Меньшевики, которые обычно кичатся своим умением передразнивать марксистский жаргон и приводить нужные цитаты, потому становятся в этой характеристике роли Ленина на чисто идеалистическую точку зрения или, если хотите, на точку зрения «субъективной социологии» Михайловского, что им невыгодно поставить на обсуждение основной факт, а именно непосредственную поддержку Ленина миллионами рабочих и крестьянских масс, глубоко классовый характер его «личного» авторитета. Этот факт, подтвержденный той совершенно изумительной реакцией, которую мы видели и видим, на смерть Ленина со стороны рабочего класса, еще ярче подчеркивает всю тупость и эмигрантский кретинизм этого «некролога».

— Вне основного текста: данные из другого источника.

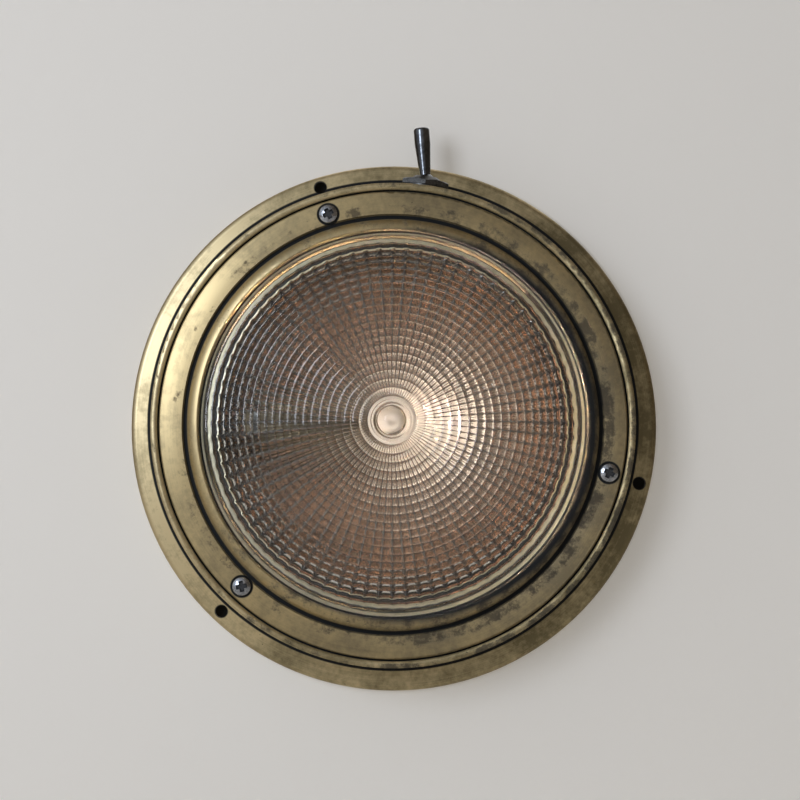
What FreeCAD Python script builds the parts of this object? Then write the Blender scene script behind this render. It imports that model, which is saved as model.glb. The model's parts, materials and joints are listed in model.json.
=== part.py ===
import FreeCAD, Part
import math
import os

# Round brass bulkhead lamp: flange, drum, bezel, pressed-glass lens and a toggle switch on its side.
# X points right and Z up. The wall is the plane y = 0 and the lamp's axis points out of it, along -Y.
# A height is a distance from the wall, so height h lies at y = -h. Lengths are millimetres, angles degrees.
# Angles round the lamp are counted from +X towards +Z.

# Spun body: flange, drum wall and rolled bead
SHEET = 1.2
DRUM_R = 85.8
FLANGE_WIDTH = 9.2
FLANGE_EDGE_H = 1.6
FLANGE_ROUND = 2.3
FLANGE_RISE = 0.5
FOOT_ROUND = 1.2
BEAD_WIDTH = 2.4
BEAD_RISE = 2.6
BEAD_CROWN = 0.6
WALL_HOLE_R = 2.15
WALL_HOLE_OUT = 5.1
WALL_HOLE_ANGLE = 107.0
WALL_HOLE_COUNT = 3

# Bezel: flat band with its screws, a dark groove, and the raised lip round the lens
BEZEL_GAP = 0.6
BEZEL_EDGE_RISE = 1.2
BEZEL_EDGE_ROUND = 0.9
BAND_WIDTH = 8.2
BAND_RISE = 0.9
BAND_CROWN = 0.25
GROOVE_WIDTH = 1.9
GROOVE_DEPTH = 1.6
LIP_WIDTH = 4.3
LIP_RISE = 3.8
LIP_ROUND = 0.7
SCREW_ANGLES = (107.1, -12.7, -133.0)
SCREW_FROM_EDGE = 4.8
SCREW_R = 1.7
SCREW_HOLE_PLAY = 0.3
SCREW_HEAD_R = 3.5
SCREW_HEAD_H = 2.0
SCREW_DOME = 0.9
SCREW_LENGTH = 14.0
SPOTFACE_R = 4.0
SPOTFACE_RISE = 0.35
CROSS_WIDTH = 1.1
CROSS_SPAN = 3.8
CROSS_DEPTH = 1.3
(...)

Если так называемая «диктатура» Ленина существовала как факт в том смысле, как мы раньше очертили, то она существовала волею рабочего класса, который сам выбрал Ленина из ста пятидесяти миллионов индивидуумов России, сам сделал своим рулевым, сам установил с ним непосредственную связь и сделал организующим центром в процессе своего революционного классового самоопределения. Таким бы «диктатором» в мировом рабочем движении был бы Маркс (каким он был и остается в области теории пролетариата), если бы он жил в эпоху пролетарских революций, если бы ему не было суждено умереть в обстановке приспособления верхов рабочего класса к капитализму, умереть почти не понятым в окружении пошляков и ослов из германской социал-демократии. Но Ленину суждена была лучшая доля. Вместе с рабочим классом, которым он руководил, Ленин перевел на язык реальной классовой борьбы и реальной революции те знаменитые слова «Капитала», где Маркс говорил: капиталистическая оболочка разрывается. «Бьет час капиталистической частной собственности. Экспроприаторов экспроприируют». Он первый начал рвать эту оболочку, провозгласив перед Октябрем свое бессмертное «момент назрел», и провел через прорыв этой оболочки капитала рабочий класс к победе. С этого момента он стал неразрывной составной частью тела и мозга пролетариата, всеми признанный вождь, за которым с верой и надеждой на лучшие дни плелся, падая от голода и усталости, даже самый последний, отсталый и малосознательный сын рабочего класса в 1918–1923 годах.